The key facts can be summarised as follows:
- European investment banks have been losing market share to US banks for more than a decade. US investment banks have strong competitive advantages compared to their European peers. They enjoy a high level of concentration, consistent pricing discipline, a very large and profitable domestic market, the quality of their services tends to be very good and they benefit from their regulators taking a consistently pragmatic approach. As a result, their market share in European investment banking has increased, at the expense of local competitors, and the trend is unlikely to be reversed;
- Technology, competition of US players, passive investing, low interest rates, decreasing trading volumes, regulation (including Mifid 2) and growth of private capital at the expense of liquid markets have deeply affected the European capital markets and the profitability of most European players. Revenues in sales and trading have decreased dramatically and even large European banks have been dismantling part of their capital markets activities;
- In the absence of a renewed effort for a real European banking union, it is unlikely that European players will join forces in cross-border mergers to create European Investment Banking champions: the economic rationale is simply not there. Moreover, capital markets for smaller companies tend to be local, even more so during the last few years due to the decreasing liquidity for smaller caps. Therefore, local brokers, investors and markets must be protected and promoted for European companies to prosper;
- And finally, for the last decade European regulators have been mostly focused on increasing transparency, protecting investors, improving disclosure and promoting growth markets. But nothing has been done to make sure that investment banks and investors (particularly the ones focusing on smaller caps) can prosper and guarantee efficient capital markets for European companies. Quite the opposite, with initiatives such as the Mifid 2 directive, which demands the completely unnecessary unbundling of the cost of research from trading fees. These rules are destroying the research industry, increasing concentration, cutting the research coverage of European companies and making it impossible for weaker research institutes to survive.

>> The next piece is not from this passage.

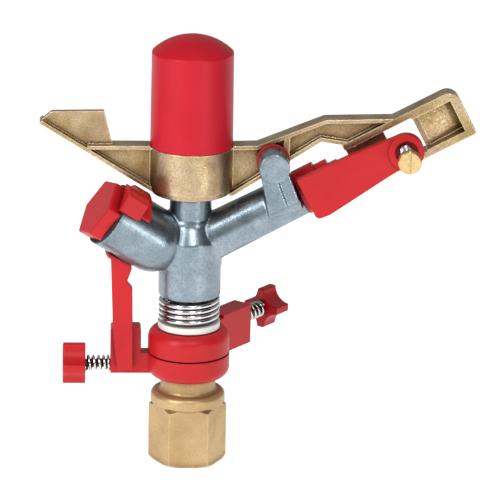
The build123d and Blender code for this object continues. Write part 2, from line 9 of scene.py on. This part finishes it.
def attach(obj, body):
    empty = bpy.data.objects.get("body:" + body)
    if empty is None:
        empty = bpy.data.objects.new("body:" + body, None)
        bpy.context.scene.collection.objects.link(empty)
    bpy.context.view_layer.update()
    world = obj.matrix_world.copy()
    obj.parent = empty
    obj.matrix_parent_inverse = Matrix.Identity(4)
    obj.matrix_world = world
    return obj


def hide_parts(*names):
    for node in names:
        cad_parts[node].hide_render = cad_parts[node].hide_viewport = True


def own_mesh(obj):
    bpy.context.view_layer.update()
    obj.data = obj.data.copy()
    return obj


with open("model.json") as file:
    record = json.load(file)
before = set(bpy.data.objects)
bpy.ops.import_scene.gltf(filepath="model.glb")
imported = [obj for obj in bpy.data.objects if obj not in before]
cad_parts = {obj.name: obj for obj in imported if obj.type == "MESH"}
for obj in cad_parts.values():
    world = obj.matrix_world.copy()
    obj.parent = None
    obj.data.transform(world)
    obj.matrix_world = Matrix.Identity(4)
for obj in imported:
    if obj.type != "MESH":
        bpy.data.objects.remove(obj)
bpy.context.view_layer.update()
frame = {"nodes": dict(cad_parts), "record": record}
nodes = frame["nodes"]
MM = 0.001
UP = Vector((0, 0, 1))


# ---- Camera ----------------------------------------------------------------------------
VIEW_AZIMUTH = math.radians(-3.0)  # 0 looks along +Y; negative stands towards -X
VIEW_ELEVATION = math.radians(17.6)
VIEW_ROLL = math.radians(1.18)
VIEW_DISTANCE = 1.8
VIEW_WIDTH = 0.2355  # metres across the frame at the aim point
AIM = Vector((0.0283, 0.0, 0.1037))
SENSOR = 36.0

WORLD_LIGHT = 0.36
KEY_POWER = 10.5
RIM_POWER = 3.6
FILL_POWER = 2.2
STREAK_POWER = 1.2  # a narrow strip whose reflection runs along the rear tube
STUDIO_AIM = (0.02, 0, 0.11)  # the middle of the object, which the lights and cards face
CARD_SHADE = 0.02
FLOOR_SHADE = 0.93
FLOOR_HALF = 4.0
FLOOR_DROP = 0.0005
FLOOR_GLOW = 0.62  # keeps the floor near white without flooding the object


def make_camera():
    data = bpy.data.cameras.new("camera")
    camera = bpy.data.objects.new("camera", data)
    bpy.context.scene.collection.objects.link(camera)
    flat = math.cos(VIEW_ELEVATION)
    towards = Vector((
        -math.sin(VIEW_AZIMUTH) * flat,
        math.cos(VIEW_AZIMUTH) * flat,
        -math.sin(VIEW_ELEVATION),
    ))
    turn = towards.to_track_quat("-Z", "Y").to_matrix().to_4x4()
    roll = Matrix.Rotation(VIEW_ROLL, 4, "Z")
    camera.matrix_world = Matrix.Translation(AIM - towards * VIEW_DISTANCE) @ turn @ roll
    data.sensor_width = SENSOR
    data.lens = SENSOR * VIEW_DISTANCE / VIEW_WIDTH
    data.clip_end = 20
    bpy.context.scene.camera = camera


# ---- Studio ----------------------------------------------------------------------------
def towards_studio(place):
    """The turn that makes something at a place face the object."""
    return (Vector(STUDIO_AIM) - Vector(place)).to_track_quat("-Z", "Y").to_euler()


def area_light(name, place, size, power):
    data = bpy.data.lights.new(name, "AREA")
    data.shape = "RECTANGLE"
    data.size, data.size_y = size
    data.energy = power
    light = bpy.data.objects.new(name, data)
    bpy.context.scene.collection.objects.link(light)
    light.location = place
    light.rotation_euler = towards_studio(place)


def flat_panel(name, width, height):
    x, y = width / 2, height / 2
    mesh = bpy.data.meshes.new(name)
    mesh.from_pydata([(-x, -y, 0), (x, -y, 0), (x, y, 0), (-x, y, 0)], [], [(0, 1, 2, 3)])
    panel = bpy.data.objects.new(name, mesh)
    bpy.context.scene.collection.objects.link(panel)
    return panel


def card(name, place, size):
    """A matt dark card beside the object that its bright metal and plastic reflect."""
    panel = flat_panel(name, *size)
    panel.location = place
    panel.rotation_euler = towards_studio(place)
    panel.data.materials.append(plain_paint(name, CARD_SHADE))
    panel.visible_camera = False


def plain_paint(name, shade, glow=0.0):
    paint = bpy.data.materials.new(name)
    paint.use_nodes = True
    shader = paint.node_tree.nodes["Principled BSDF"]
    shader.inputs["Base Color"].default_value = (shade, shade, shade, 1)
    shader.inputs["Roughness"].default_value = 0.9
    shader.inputs["Specular IOR Level"].default_value = 0.1
    shader.inputs["Emission Color"].default_value = (1, 1, 1, 1)
    shader.inputs["Emission Strength"].default_value = glow
    return paint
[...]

Why does it matter? Because this is threatening the ecosystem which is essential for European companies to thrive.
- Large US global players are not interested in managing transactions for smaller companies, which are the backbone of the European economy. With no dedicated players (investment banks and investors), smaller companies will find it more and more difficult to access the capital markets (debt and equity).
- The existing strong pro-private capital bias creates inequality in terms of access to investment opportunities and poses risks in terms of liquidity for a number of investors, including pension funds. The bias will not be reversed unless regulators take action. Despite 2019 being a very positive year for the equity markets in general, liquidity in the European equity markets has shrunk, particularly in the small cap sector. The large decrease in the number of European IPOs during the year is further evidence of that.

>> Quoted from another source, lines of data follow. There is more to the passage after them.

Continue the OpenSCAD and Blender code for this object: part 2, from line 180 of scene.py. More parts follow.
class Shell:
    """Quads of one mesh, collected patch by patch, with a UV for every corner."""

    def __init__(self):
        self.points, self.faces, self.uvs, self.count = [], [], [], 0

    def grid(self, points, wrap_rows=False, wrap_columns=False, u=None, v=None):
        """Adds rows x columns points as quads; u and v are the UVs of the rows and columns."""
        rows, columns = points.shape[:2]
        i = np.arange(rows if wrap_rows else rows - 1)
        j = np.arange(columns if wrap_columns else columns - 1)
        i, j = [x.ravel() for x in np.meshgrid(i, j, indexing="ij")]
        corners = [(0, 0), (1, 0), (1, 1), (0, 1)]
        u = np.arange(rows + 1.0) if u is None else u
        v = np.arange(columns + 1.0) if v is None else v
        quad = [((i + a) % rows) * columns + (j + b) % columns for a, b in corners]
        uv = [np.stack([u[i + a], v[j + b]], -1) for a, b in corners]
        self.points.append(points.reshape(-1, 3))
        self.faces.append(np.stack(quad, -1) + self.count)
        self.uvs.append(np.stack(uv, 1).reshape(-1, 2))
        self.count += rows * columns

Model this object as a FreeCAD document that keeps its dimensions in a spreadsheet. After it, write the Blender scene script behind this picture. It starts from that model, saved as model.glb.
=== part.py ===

- The systemic risks posed by the enormous growth of passive investing are unknown. It is difficult to imagine what could happen in the context of a major financial crisis, with particular regard to the real underlying liquidity of ETFs. Some of the risks related to illiquid investments have become clear during 2019 in the well-known Woodford and H2O cases.
The wider consequences of all of the above are by now abundantly clear to everybody: less coverage of smaller caps, fewer brokers focused on anything other than the very large listed companies and consequently weaker interest from institutional investors in the companies that represent the backbone of the European economy. This will not stop. Trading, research and investing in small caps have become uneconomical and as a result, only large corporate equity and debt issuers will be of interest to global banks and investors. The current environment is stifling competition and is unduly favouring global banks, investors and companies.

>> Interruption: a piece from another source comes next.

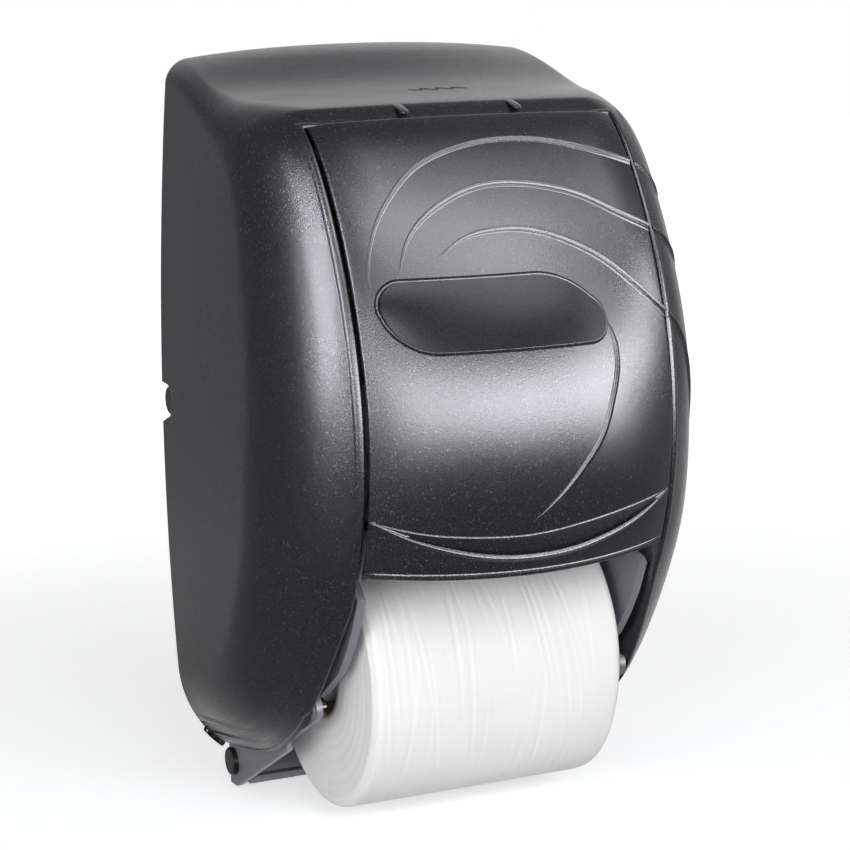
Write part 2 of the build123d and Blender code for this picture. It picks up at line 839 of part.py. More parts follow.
lower_spring = spindle_spring(lower_roll_z + spindle_lift)
lower_spring.label = "lower_spring"
export_step(lower_spring, "parts/lower_spring.step")

reserve_sleeve = spindle_sleeve(reserve_roll_z + spindle_lift, swing_outer_x - 0.2)
reserve_sleeve.label = "reserve_sleeve"
export_step(reserve_sleeve, "parts/reserve_sleeve.step")

reserve_plunger = spindle_plunger(reserve_roll_z + spindle_lift, swing_outer_x - 0.2)
reserve_plunger.label = "reserve_plunger"
export_step(reserve_plunger, "parts/reserve_plunger.step")

reserve_spring = spindle_spring(reserve_roll_z + spindle_lift)
reserve_spring.label = "reserve_spring"
export_step(reserve_spring, "parts/reserve_spring.step")


# Rolls and cores
def ring_along_x(axis_z, outer_radius, inner_radius):
    """Tube as long as the roll, round the roll's axis."""
    with BuildPart() as ring:
        with BuildSketch(Plane.YZ):
            with Locations((roll_y, axis_z)):
                Circle(outer_radius)
                Circle(inner_radius, mode=Mode.SUBTRACT)
        extrude(amount=roll_half_length, both=True)
    return ring.part


lower_core = ring_along_x(lower_roll_z, core_radius, core_bore)
lower_core.label = "lower_core"
export_step(lower_core, "parts/lower_core.step")

lower_roll = ring_along_x(lower_roll_z, roll_radius, core_radius + 0.05)
lower_roll.label = "lower_roll"
export_step(lower_roll, "parts/lower_roll.step")

reserve_core = ring_along_x(reserve_roll_z, core_radius, core_bore)
reserve_core.label = "reserve_core"
export_step(reserve_core, "parts/reserve_core.step")

reserve_roll = ring_along_x(reserve_roll_z, roll_radius, core_radius + 0.05)
reserve_roll.label = "reserve_roll"
export_step(reserve_roll, "parts/reserve_roll.step")


# Hood: the outer shell round the panel
panel_screw_angles = (55.0, 75.0, 93.0)
panel_screw_radius = 1.3
panel_screw_head = 2.2
panel_screw_head_height = 1.6
panel_screw_depth = 6.9
arm_screw_y = -96.0
arm_screw_z = 54.0

opening = outline_body(lip_points(1, 0) + lip_points(-1, 0)[::-1]) & wedge(panel_top_angle, 190)
return_layer = outer_form - return_form
flange_top_angle = panel_top_angle - angle_for(return_wall, panel_top_angle)
hood_returns = return_layer & wedge(flange_top_angle, 190)
hood_returns &= outline_body(lip_points(1, return_wall) + lip_points(-1, return_wall)[::-1])

with BuildPart() as hood:
    add(outer_form)
    add(inner_form, mode=Mode.SUBTRACT)
    add(hood_returns)
    add(opening, mode=Mode.SUBTRACT)
    # Notches in the rear edge for the side studs
    with BuildSketch(Plane.YZ):
        with Locations((stud_y, stud_z)):
            Circle(notch_radius)
        with Locations((stud_y / 2 + 1, stud_z)):
            Rectangle(-stud_y + 2, 2 * notch_radius)
    extrude(amount=far / 2, both=True, mode=Mode.SUBTRACT)
    # Stepped key slit in the top
    with BuildSketch(Plane.XY.offset(260)):
        Polygon(
            (-4, -67.2),
            (9, -67.2),
            (9, -65.2),
            (23, -65.2),
            (23, -63.2),
            (7, -63.2),
            (7, -65.2),
            (-4, -65.2),
            align=None,
        )
    extrude(amount=80, mode=Mode.SUBTRACT)
    # Holes for the panel screws
    for angle in panel_screw_angles:
        with BuildSketch(Plane.YZ):
            with Locations(side_line_point(angle, panel_screw_depth)):
                Circle(panel_screw_radius + 0.1)
        extrude(amount=lip_start[0] + return_wall + 1, both=True, mode=Mode.SUBTRACT)
    # Holes for the hinge arm screws
    with BuildSketch(Plane.YZ):
        with Locations((arm_screw_y, arm_screw_z)):
            Circle(screw_shank_radius + running_gap)
    extrude(amount=76, both=True, mode=Mode.SUBTRACT)
    # Raised lines that carry on from the panel
    for arch in arch_bodies:
        add((raised_layer & arch) & slab(lip_start[0] + 0.6, 81))
hood.part.label = "hood"
export_step(hood.part, "parts/hood.step")
print("hood solids", len(hood.part.solids()))


# Front panel
panel_half_width = opening_half_width - panel_gap
panel_first_angle = panel_top_angle + angle_for(panel_gap, panel_top_angle)
panel_wedge = wedge(panel_first_angle, panel_bottom_angle)
inner_wedge = wedge(
    panel_first_angle + angle_for(panel_wall, panel_top_angle),
    panel_bottom_angle - angle_for(panel_wall, panel_bottom_angle),
)
panel_frame = outer_form - return_form
panel_frame -= slab(-panel_half_width + return_wall, panel_half_width - return_wall) & inner_wedge

with BuildPart() as front_panel:
    add(outer_form)
    add(panel_inner_form, mode=Mode.SUBTRACT)
    add(panel_frame)
    for arch in arch_bodies:
        add(raised_layer & arch)
    add(raised_layer & line_body(swoosh_line))
    add(raised_layer & bead_body)
    add(name_plate_body(0) - sunk_form, mode=Mode.SUBTRACT)
    # Shallow crescent scoop over the bottom edge
    add(crescent.part - scoop_form, mode=Mode.SUBTRACT)
    add(slab(-panel_half_width, panel_half_width), mode=Mode.INTERSECT)
    add(panel_wedge, mode=Mode.INTERSECT)
    for angle in panel_screw_angles:
        with BuildSketch(Plane.YZ):
            with Locations(side_line_point(angle, panel_screw_depth)):
                Circle(panel_screw_radius + 0.1)
        extrude(amount=panel_half_width + 1, both=True, mode=Mode.SUBTRACT)
front_panel.part.label = "front_panel"
export_step(front_panel.part, "parts/front_panel.step")
print("panel solids", len(front_panel.part.solids()))

name_plate = (plate_front_form - plate_back_form) & name_plate_body(-name_plate_gap) & front_wedge
name_plate.label = "name_plate"
export_step(name_plate, "parts/name_plate.step")

with BuildPart() as panel_screws:
    for side in (-1, 1):
        for angle in panel_screw_angles:
            head_x = panel_half_width - return_wall - 0.1 - panel_screw_head_height
            with BuildSketch(Plane.YZ.offset(side * head_x)):
                with Locations(side_line_point(angle, panel_screw_depth)):
                    Circle(panel_screw_head)
            extrude(amount=side * panel_screw_head_height)
            with BuildSketch(Plane.YZ.offset(side * (head_x + 1))):
                with Locations(side_line_point(angle, panel_screw_depth)):
                    Circle(panel_screw_radius)
            extrude(amount=side * (lip_start[0] + return_wall - 0.6 - head_x))
panel_screws.part.label = "panel_screws"
export_step(panel_screws.part, "parts/panel_screws.step")


# Hinge arms
def hinge_arm(side):
    """Flat arm from the hinge pin to the cover's lower lip."""
    inner_x = hinge_arm_outer_x - hinge_arm_wall
    with BuildPart() as arm:
        with BuildSketch(Plane.YZ.offset(side * inner_x)):
            with Locations((hinge_y, hinge_z)):
                Circle(hinge_hub_radius)
            with Locations((arm_screw_y, arm_screw_z)):
                Circle(hinge_hub_radius)
            make_hull()
        extrude(amount=side * hinge_arm_wall)
        with BuildSketch(Plane.YZ.offset(side * inner_x)):
            with Locations((arm_screw_y, arm_screw_z)):
                Circle(3.6)
        extrude(amount=side * (hinge_arm_wall + 0.9))
        with BuildSketch(Plane.YZ):
            with Locations((hinge_y, hinge_z)):
                Circle(hinge_pin_radius + running_gap)
            with Locations((arm_screw_y, arm_screw_z)):
                Circle(screw_shank_radius + running_gap)
        extrude(amount=far / 2, both=True, mode=Mode.SUBTRACT)
    return arm.part


hinge_arm_left = hinge_arm(-1)
hinge_arm_left.label = "hinge_arm_left"
export_step(hinge_arm_left, "parts/hinge_arm_left.step")

hinge_arm_right = hinge_arm(1)
hinge_arm_right.label = "hinge_arm_right"
export_step(hinge_arm_right, "parts/hinge_arm_right.step")

with BuildPart() as arm_screws:
    for side in (-1, 1):
        head_x = hinge_arm_outer_x - hinge_arm_wall - 0.1 - screw_head_height
        with BuildSketch(Plane.YZ.offset(side * head_x)):
            with Locations((arm_screw_y, arm_screw_z)):
                Circle(screw_head_radius)
        extrude(amount=side * screw_head_height)
        with BuildSketch(Plane.YZ.offset(side * (head_x + 1))):
            with Locations((arm_screw_y, arm_screw_z)):
                Circle(screw_shank_radius)
        extrude(amount=side * (74.5 - head_x - 1))
arm_screws.part.label = "arm_screws"
export_step(arm_screws.part, "parts/arm_screws.step")


# Latch: bracket, lever, pin and spring
bracket_seat_form = cover_body(cover_wall + 0.2)

with BuildPart() as latch_bracket:
    with BuildSketch(Plane.YZ.offset(latch_x)):
        Polygon((-42, 300.5), (-14, 308), (-14, 330), (-42, 330), align=None)
    extrude(amount=latch_half_width + latch_side_gap + cheek_wall, both=True)
    for side in (-1, 1):
        with BuildSketch(Plane.YZ.offset(latch_x + side * (latch_half_width + latch_side_gap))):
            Polygon((-40, 283), (-28, 283), (-24, 306), (-42, 306), align=None)
        extrude(amount=side * cheek_wall)
    with BuildSketch(Plane.YZ.offset(latch_x)):
        with Locations((latch_y, latch_z)):
            Circle(latch_pin_radius + running_gap)
    extrude(amount=20, both=True, mode=Mode.SUBTRACT)
    add(bracket_seat_form, mode=Mode.INTERSECT)
latch_bracket.part.label = "latch_bracket"
export_step(latch_bracket.part, "parts/latch_bracket.step")

with BuildPart() as latch_lever:
    with BuildSketch(Plane.YZ.offset(latch_x)):
        with Locations((latch_y, latch_z)):
            Circle(latch_hub_radius)
        Polygon(
            (lever_front_y, latch_z - 3),
            (latch_y + 3, latch_z - 3),
            (-27, 290),
            (-18, keeper_top_z + 4),
            (keeper_lip_y + 0.5, keeper_top_z + 4),
            (keeper_lip_y + 0.5, keeper_top_z + 0.8),
            (tooth_rear_y, keeper_top_z + 0.8),
            (tooth_rear_y, keeper_top_z + 7.7),
            (-24, keeper_top_z + 7.7),
            (-33, latch_z + 4),
            (lever_front_y, latch_z),
            align=None,
        )
        with Locations((latch_y, latch_z)):
            Circle(latch_pin_radius + running_gap, mode=Mode.SUBTRACT)
    extrude(amount=latch_half_width, both=True)
latch_lever.part.label = "latch_lever"
export_step(latch_lever.part, "parts/latch_lever.step")

with BuildPart() as latch_pin:
    with BuildSketch(Plane.YZ.offset(latch_x)):
        with Locations((latch_y, latch_z)):
            Circle(latch_pin_radius)
    extrude(amount=latch_half_width + latch_side_gap + cheek_wall, both=True)
latch_pin.part.label = "latch_pin"
export_step(latch_pin.part, "parts/latch_pin.step")

lever_top_z = keeper_top_z + 7.7
bracket_face_z = 300.5 + (latch_spring_y + 42) * 7.5 / 28
latch_spring = coil_spring(
    (latch_x, latch_spring_y, lever_top_z + 0.2),
    (0, 0, 1),
    (1, 0, 0),
    latch_spring_radius,
    latch_spring_wire_radius,
    latch_spring_coils,
    bracket_face_z - lever_top_z - 1.4,
)
latch_spring.label = "latch_spring"
export_step(latch_spring, "parts/latch_spring.step")

print("least gap between turns of a spring", round(least_spring_gap, 2))
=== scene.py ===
"""Bath tissue dispenser: the visual model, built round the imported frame.

Every length is in millimetres until a mesh is written, and in metres after that.
"""

import logging
import math
from collections.abc import Callable, Sequence
from dataclasses import dataclass, field
from enum import Enum

import bmesh
import bpy
import numpy as np
from mathutils import Matrix, Vector

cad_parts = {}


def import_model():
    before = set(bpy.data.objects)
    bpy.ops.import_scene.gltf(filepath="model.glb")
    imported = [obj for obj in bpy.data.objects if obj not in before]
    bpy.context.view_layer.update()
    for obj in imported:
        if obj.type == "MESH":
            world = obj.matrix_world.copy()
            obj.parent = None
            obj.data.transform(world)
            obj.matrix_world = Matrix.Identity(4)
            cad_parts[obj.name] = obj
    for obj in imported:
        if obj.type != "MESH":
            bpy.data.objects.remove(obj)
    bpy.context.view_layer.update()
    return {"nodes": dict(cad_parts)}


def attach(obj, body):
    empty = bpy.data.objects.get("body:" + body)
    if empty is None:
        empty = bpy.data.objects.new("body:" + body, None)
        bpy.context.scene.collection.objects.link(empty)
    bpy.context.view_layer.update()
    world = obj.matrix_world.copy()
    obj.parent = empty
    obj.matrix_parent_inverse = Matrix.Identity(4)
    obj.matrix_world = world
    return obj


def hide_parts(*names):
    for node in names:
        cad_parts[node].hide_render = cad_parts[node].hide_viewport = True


LOG = logging.getLogger("dispenser")
MM = 0.001
ROUND_STEPS = (0, 22, 45, 68, 90)

Pair = tuple[float, float]
Pairs = tuple[Pair, ...]
Triple = tuple[float, float, float]
Socket = bpy.types.NodeSocket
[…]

The situation is complex, the markets forces are strong, and it is necessary for Europe to have a well-planned strategy, particularly after Brexit. Potential solutions could include: simplifying the regulatory framework, incentivising initiatives to promote the markets and revisiting state-aid rules where necessary.
- Revisit and simplify rapidly Mifid 2. It is clearly too complex and has created regulatory burdens and costs that make it impossible for most smaller players (brokers and investors) to be profitable. The unbundling of research must be tempered or completely reversed, although this per se will not solve the problem as most investors have already drastically cut the revenues that they pay to the sales & trading industry.
- Adjust and interpret state aid rules to make it possible for individual countries to promote and incentivise local players and markets. There is clear market failure when it comes to developing efficient markets for smaller companies, and it is mostly local investors who invest in small-caps. Therefore, regulators should encourage the establishment of dedicated investors and change state-aid rules to allow local governments to incentivise them.
- Incentivise public markets vs private markets. Initiatives could include preferential tax treatment for companies going public or financing themselves through bond issues. Changes in European rules could also be considered to avoid tax arbitrage for managers of private capital funds versus entrepreneurs or managers of public funds. The current interest rate level, which makes it relatively easy for private equity players to create value by simply de-leveraging the companies that they invest in, creates a disproportionate advantage compared to active investors in public securities.
- Consider ways to favour active investors. The large concentration of power and assets in the hands of a few large US passive asset managers is not desirable and not in the interest of the healthy development of the European markets. Active investors are essential to contribute to pricing and underwriting publicly-issued securities in a way that will never be matched by the passive investors.
- Consider ways to favour European investment banks and local players. Initiatives could include: (i) establishing proportionality in compliance with regulations, making it easier for smaller brokers, investors and issuers to operate in the market; (ii)promoting tax breaks on research published regarding smaller companies; (iii) simplifying companies’ access to markets by removing any regulatory arbitrage among countries (for example harmonising and simplifying filing rules and making reviewing times and practices consistent throughout Europe).
In summary, the European investment banking sector is a key component of our economy and it requires specific attention by regulators and a wide-ranging strategy. For too long nothing has been done: action must be taken now before it’s too late.